Advocates Say Daly City Police Violated State Sanctuary Law Working With ICE
DALY CITY (KPIX 5) -- Some local leaders are saying Monday night that police in Daly City may have violated state law when they turned an undocumented immigrant over to ICE officials.
Months after a man was pulled over for a traffic stop in Daly City and turned over to Immigration and Customs Enforcement, city council members in Daly City unanimously approved a resolution affirming its support of immigrant communities.
The man, 21-year-old Jose Armando Escobar Lopez, is an undocumented immigrant who advocates say fled domestic violence and gang threats in El Salvador when he was 15 years old. Lopez is now in ICE custody in Bakersfield and could face deportation.
Sarah Lee, an immigrant rights advocate with the Advancing Justice Asian Law Caucus, said the police department's cooperation with ICE is prohibited under SB-54, California's sanctuary state law. That law also prohibits authorities from holding a person in order to transfer them to ICE.
Video supplied by the Asian Law Caucus shows Lopez being handcuffed by an ICE agent while a Daly City police officer stands by.
"What we know is that Daly City's internal immigration policy is very flawed and that it actually violates SB54 on multiple levels," said Lee.
Daly City police chief Patrick Hensley told KPIX 5 he is aware of problems with his department's immigration policy.
"We know that policy needs work and that's what we're working toward," he said.
As council members prepared to pass the resolution, Jessica Yamane, an attorney for Lopez, demanded that the council take additional action.
"I respectfully request that Daly City advocate ICE for Armando's release on parole," said Yamane.

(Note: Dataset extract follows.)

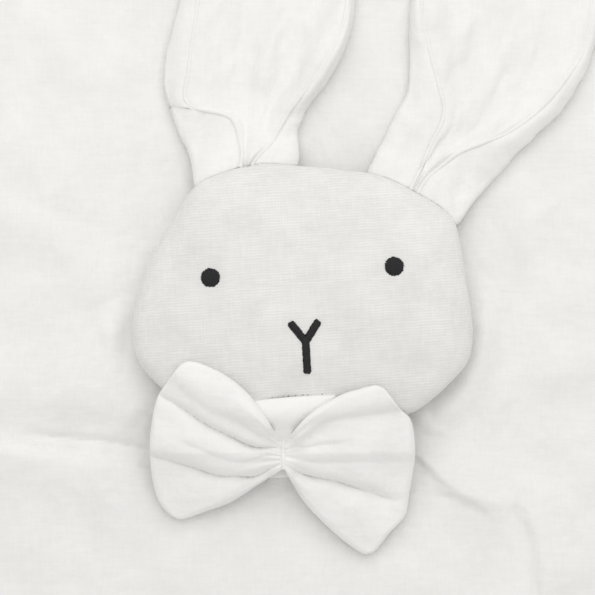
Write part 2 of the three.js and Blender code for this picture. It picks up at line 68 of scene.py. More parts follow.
# Blanket
BLANKET_SIDE = 400 * MM
BLANKET_CELLS = 300
FINE_CELLS_HALF = 105 * MM
FINE_CELLS_RIM = 8 * MM
FINE_CELLS_GAIN = 1.6
FINE_RIM_GAIN = 2
UPPER_CLOTH_LIFT = 1.3 * MM
CORNER_RADIUS = 7 * MM
EDGE_ROUNDING = 2 * MM
EDGE_FADE = 10 * MM
HEM_INSET = 5 * MM
HEM_GROOVE = 0.5 * MM
HEM_GROOVE_WIDTH = 0.9 * MM
STITCH_LENGTH = 2.6 * MM
STITCH_PITCH = 3.4 * MM
STITCH_STEPS = 7
STITCH_ARCH = 1.4
STITCH_SINK = 0.6
THREAD_RADIUS = 0.22 * MM
UNDULATION = 1.7 * MM
UNDULATION_LENGTH = 70 * MM
UNDULATION_SEED = 11
SMALL_UNDULATION = 0.24 * UNDULATION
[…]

Lee said she wanted to see the council take their support of Lopez beyond a largely symbolic resolution.
"We want the city of Daly City to actually pass not a resolution, but a policy for the Daly City Police Department to stop collaborating with ICE completely," Lee said.
Daly City mayor Raymond Buenaventura said the council is working collaboratively with the rest of the city on updating the policy, but the process will take time.
"We have to get this right and we have to study it, look at it carefully and do our jobs and we will. And we're not going to forget Armando," said Buenaventura.